IV. Growing churches invest in body building. In one of the TV commercials running during the Olympics, a discus thrower says, “I haven’t ordered dessert in over five years.” Diet is an essential part of body building for athletes and for the church.
A. After Jesus had fed the 5,000 he went up on the mountain to pray while the disciples took a boat to Capernaum. When they are caught in a storm, Jesus walks on the sea to them. The next day some of the people whom Jesus had fed come looking for him. When they can’t find him they also take boats to Capernaum and are surprised to find him there. In John 6:28-35 they engage Jesus in conversation. He warns them not to work for the food that perishes but for the food that endures for eternal life.

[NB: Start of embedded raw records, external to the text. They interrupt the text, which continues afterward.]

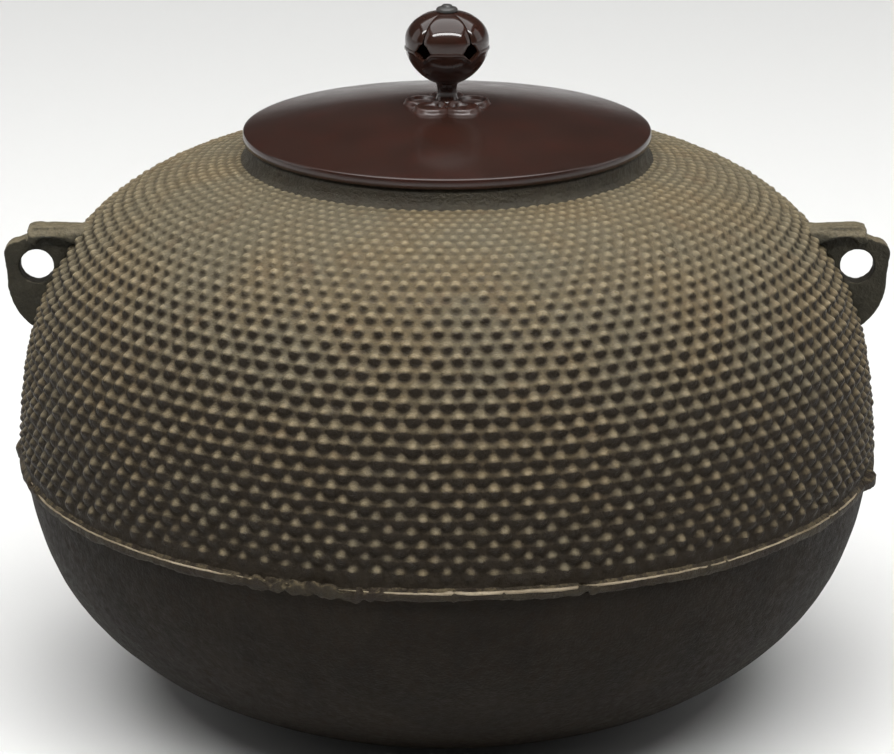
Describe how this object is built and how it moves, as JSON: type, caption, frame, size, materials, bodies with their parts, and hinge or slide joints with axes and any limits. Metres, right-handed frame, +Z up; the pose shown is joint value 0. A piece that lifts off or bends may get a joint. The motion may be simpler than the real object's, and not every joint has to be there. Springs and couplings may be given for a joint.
{
  "type": "tea kettle",
  "caption": "Round cast iron tea-ceremony kettle with a hailstone upper body, smooth lower bowl, two pierced ring lugs and a lift-off bronze lid with a hollow bud knob.",
  "frame": {"origin": "centre of the flat base, on the surface the kettle stands on", "axes": "+Z up through the knob, +X towards the right-hand ring lug, -Y towards the front"},
  "size_m": [0.2584, 0.253, 0.2063],
  "materials": {
    "hailstone_iron": "matt olive-brown lacquered casting",
    "lug_iron": "matt dark casting, rubbed on its edges",
    "bowl_iron": "matt dark fine-grained casting",
    "iron_lacquer": "matt tan lacquer with iron powder",
    "plate_iron": "dark rough iron",
    "lid_bronze": "satin red-brown patina",
    "knob_bronze": "polished dark brown patina"
  },
  "bodies": {
    "kettle": {"upper_body": "hailstone_iron", "left_lug": "lug_iron", "right_lug": "lug_iron", "lower_body": "bowl_iron", "seam_lacquer": "iron_lacquer", "sounding_plates": "plate_iron", "plate_lacquer": "iron_lacquer"},
    "lid": {"lid_plate": "lid_bronze", "lid_ring": "lid_bronze", "knob_seat": "knob_bronze", "knob_cup": "knob_bronze", "knob_petals": "knob_bronze", "knob_pin": "knob_bronze", "pin_washer": "lid_bronze"}
  },
  "joints": [
    {"name": "lid_lift", "type": "slide", "parent": "kettle", "child": "lid", "axis": [0, 0, 1], "range_m": [0, 0.08]}
  ]
}
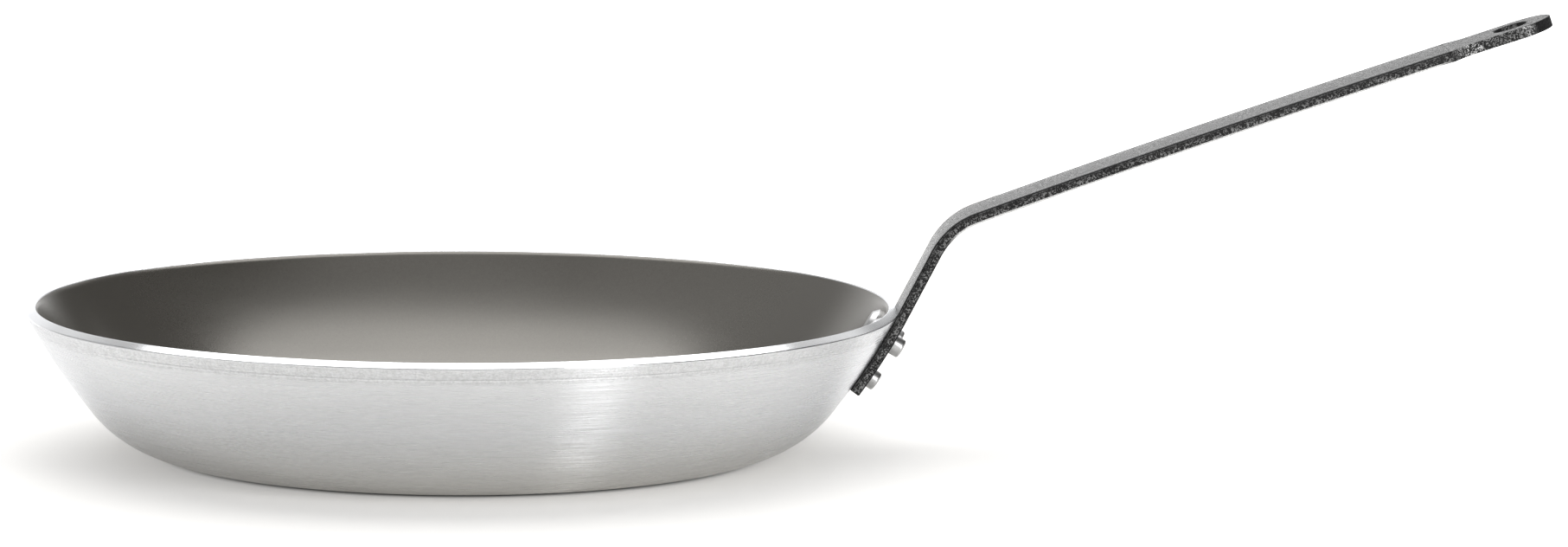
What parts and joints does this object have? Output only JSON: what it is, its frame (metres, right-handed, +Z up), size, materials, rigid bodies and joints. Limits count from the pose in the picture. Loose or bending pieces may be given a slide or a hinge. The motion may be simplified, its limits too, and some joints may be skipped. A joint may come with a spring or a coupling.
{
  "type": "omelette pan",
  "caption": "Round flat-bottomed omelette pan with flared walls, a dark non-stick inside and a long flat strap handle riveted to the wall, with a hanging hole.",
  "frame": {"origin": "centre of the flat base, on the table", "axes": "+X from the pan's centre along the handle, +Z up, +Y to the left seen from the handle's end towards the pan"},
  "size_m": [0.5577, 0.32, 0.1634],
  "materials": {
    "shell": "turned satin aluminium with fine rings",
    "coating": "matte dark grey non-stick lining",
    "bar": "steel with a dark grey coating of a fine rough texture",
    "rivets": "satin aluminium"
  },
  "bodies": {
    "root": {"pan_body": "shell", "nonstick_coating": "coating", "handle": "bar", "rivet_upper_left": "rivets", "rivet_upper_right": "rivets", "rivet_lower": "rivets"}
  },
  "joints": []
}
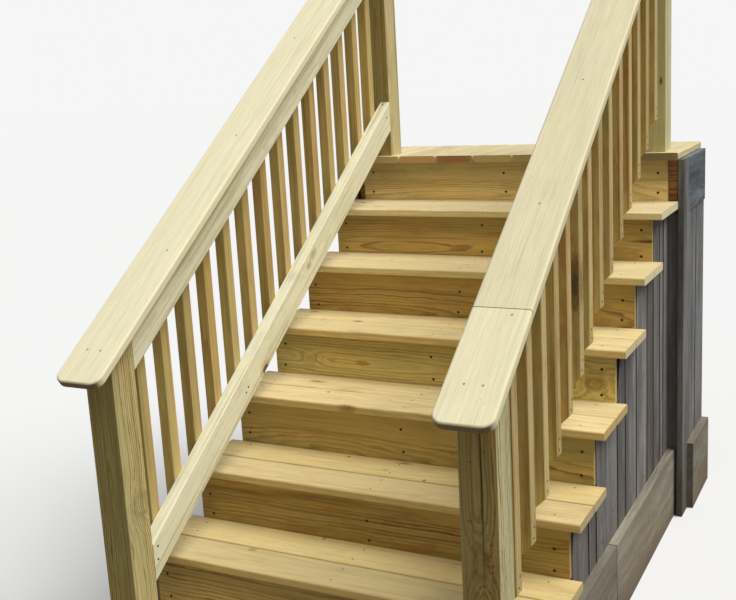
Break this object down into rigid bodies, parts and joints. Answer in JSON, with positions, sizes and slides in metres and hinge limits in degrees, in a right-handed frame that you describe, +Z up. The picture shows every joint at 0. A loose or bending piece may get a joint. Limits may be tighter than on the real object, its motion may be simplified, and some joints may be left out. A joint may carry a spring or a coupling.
{
  "type": "wooden deck stairs",
  "caption": "Wooden deck stairs: a closed flight of board treads between two sloping guards with flat caps and square balusters, with the edge of the deck it meets.",
  "frame": {"origin": "middle of the footprint, at ground level", "axes": "+Z up, +Y up the flight towards the deck, X along the treads with +X on the right of a person going up"},
  "size_m": [1.286, 2.1512, 2.205],
  "materials": {
    "tread_wood": "new pressure-treated pine, golden",
    "riser_wood": "new pressure-treated pine, grained",
    "guard_wood": "new pressure-treated pine, planed",
    "landing_wood": "new pressure-treated pine",
    "frame_wood": "older stained timber",
    "siding_wood": "old weathered boards",
    "trim_wood": "old weathered boards"
  },
  "bodies": {
    "root": {"tread_1": "tread_wood", "tread_2": "tread_wood", "tread_3": "tread_wood", "tread_4": "tread_wood", "tread_5": "tread_wood", "tread_6": "tread_wood", "tread_7": "tread_wood", "riser_1": "riser_wood", "riser_2": "riser_wood", "riser_3": "riser_wood", "riser_4": "riser_wood", "riser_5": "riser_wood", "riser_6": "riser_wood", "riser_7": "riser_wood", "riser_8": "riser_wood", "stringer_left": "frame_wood", "stringer_middle": "frame_wood", "stringer_right": "frame_wood", "siding_left": "siding_wood", "skirt_left": "trim_wood", "newel_left": "guard_wood", "upper_post_left": "guard_wood", "top_rail_left": "guard_wood", "bottom_rail_left": "guard_wood", "balusters_left": "guard_wood", "siding_right": "siding_wood", "skirt_right": "trim_wood", "newel_right": "guard_wood", "upper_post_right": "guard_wood", "top_rail_right": "guard_wood", "bottom_rail_right": "guard_wood", "balusters_right": "guard_wood", "cap_left": "guard_wood", "cap_right_lower": "guard_wood", "cap_right_upper": "guard_wood", "rim_joist": "frame_wood", "back_joist": "frame_wood", "side_joists": "frame_wood", "stringer_ledger": "frame_wood", "landing_posts": "frame_wood", "corner_trims": "trim_wood", "fascia_boards": "trim_wood", "landing_siding": "siding_wood", "landing_skirts": "trim_wood", "landing_boards": "landing_wood"}
  },
  "joints": []
}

Then they said to him, “What must we do to perform the works of God?” 29Jesus answered them, “This is the work of God, that you believe in him whom he has sent.” 30So they said to him, “What sign are you going to give us then, so that we may see it and believe you? What work are you performing? 31Our ancestors ate the manna in the wilderness; as it is written, ‘He gave them bread from heaven to eat.’” 32Then Jesus said to them, “Very truly, I tell you, it was not Moses who gave you the bread from heaven, but it is my Father who gives you the true bread from heaven. 33For the bread of God is that which comes down from heaven and gives life to the world.” 34They said to him, “Sir, give us this bread always.” 35Jesus said to them, “I am the bread of life. Whoever comes to me will never be hungry, and whoever believes in me will never be thirsty.
B. Jesus himself is the food to grow on, the nourishment that builds the Church as his Body. Ephesians 4:13 says that coming to the knowledge of the Son of God is essential for both unity and maturity. This kind of knowledge is not just information. It is an experienced and absorbed understanding. If we think of Jesus as the bread of life, it is the nutrients being digested and distributed to nourish every cell in the body.
C. We gain such knowledge of Jesus by studying the Bible, especially the Gospels, and become so thoroughly familiar that the Holy Spirit prompts us to think the way Jesus thinks. This knowledge is also relational, so our prayers become intimate conversations with God in the name of Jesus, and when we gather with the church, especially for worship, we resonate with the presence of Christ alive in each other by the Holy Spirit.
D. In a deep mystery we experience the nourishment of Jesus as the Bread of Life every Sunday at the Lord’s Table. When we try to explain what God is doing in the Lord’s Supper, we get caught up in disputes that nourish neither unity nor maturity. Yes, exploring the mystery is enriching, but you do not need to be able to explain it to experience the reality that Jesus himself is feeding you and building his Body, the Church, including you!